Second, his high disapproval ratings associated with Iraq will hurt here, too. Anyone paying attention to national politics right now is likely focused on and nervous about Bush’s single-minded commitment to troop escalation. There may not be much room in the public consciousness for warm feelings about Bushonomics when our last good nerve is constantly being frayed by the war.
And finally, the middle-class squeeze is still on. A few good quarters of wage growth don’t change the equation regarding some of the big insecurities. For families who are squeezed trying to pay for health care, college and housing, not much has changed. (Given slumping housing prices, you’re looking better if you’re a buyer; woe betide the sellers.) For those in most corners of the factory sector, historically large trade deficits and relentless export strategies from Asia are crushing their livelihoods. Those toiling in low-wage jobs without much in terms of health care or pensions are unlikely to be soothed by references they will hear Tuesday night.

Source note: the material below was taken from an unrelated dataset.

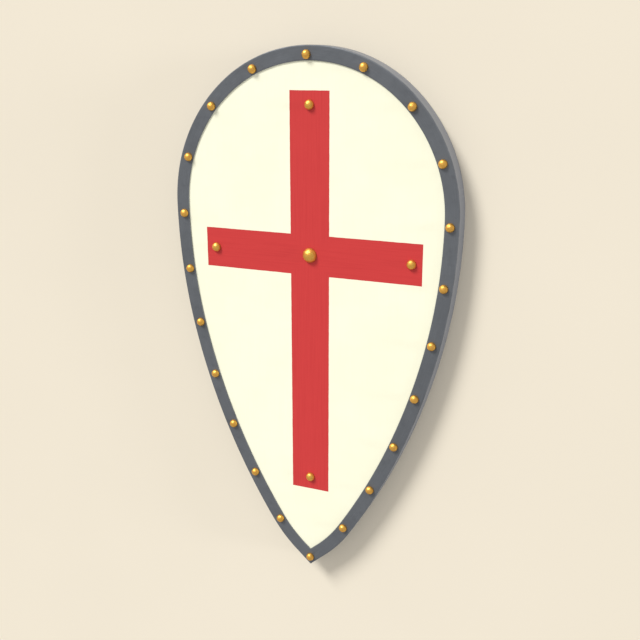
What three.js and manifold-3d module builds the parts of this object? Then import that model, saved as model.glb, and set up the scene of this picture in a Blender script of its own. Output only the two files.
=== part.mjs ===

Bush’s fundamental problem is that his ideology precludes him from having anything to offer here. His only tool is the tax cut, and with the Dems in charge and large deficits on the horizon, his toolbox is all but locked by the escalating costs of the war and pay-as-you-go strategy that appears to be holding: Any tax cuts must be paid for with more revenue or less spending. He’ll introduce his poorly designed, market-driven health care plan—tax deductions for people to purchase their own health insurance; he might even say something nice about the minimum wage.
But after six years, the inherent limitations of his economic agenda are clear to most of us. We’ve seen the tax cuts and heard the privatization rap and we’re left with much more economic anxiety than should be the case in such a prosperous economy. Now, we anxiously await his successor.
Jared Bernstein is a senior economist at the Economic Policy Institute in Washington, D.C.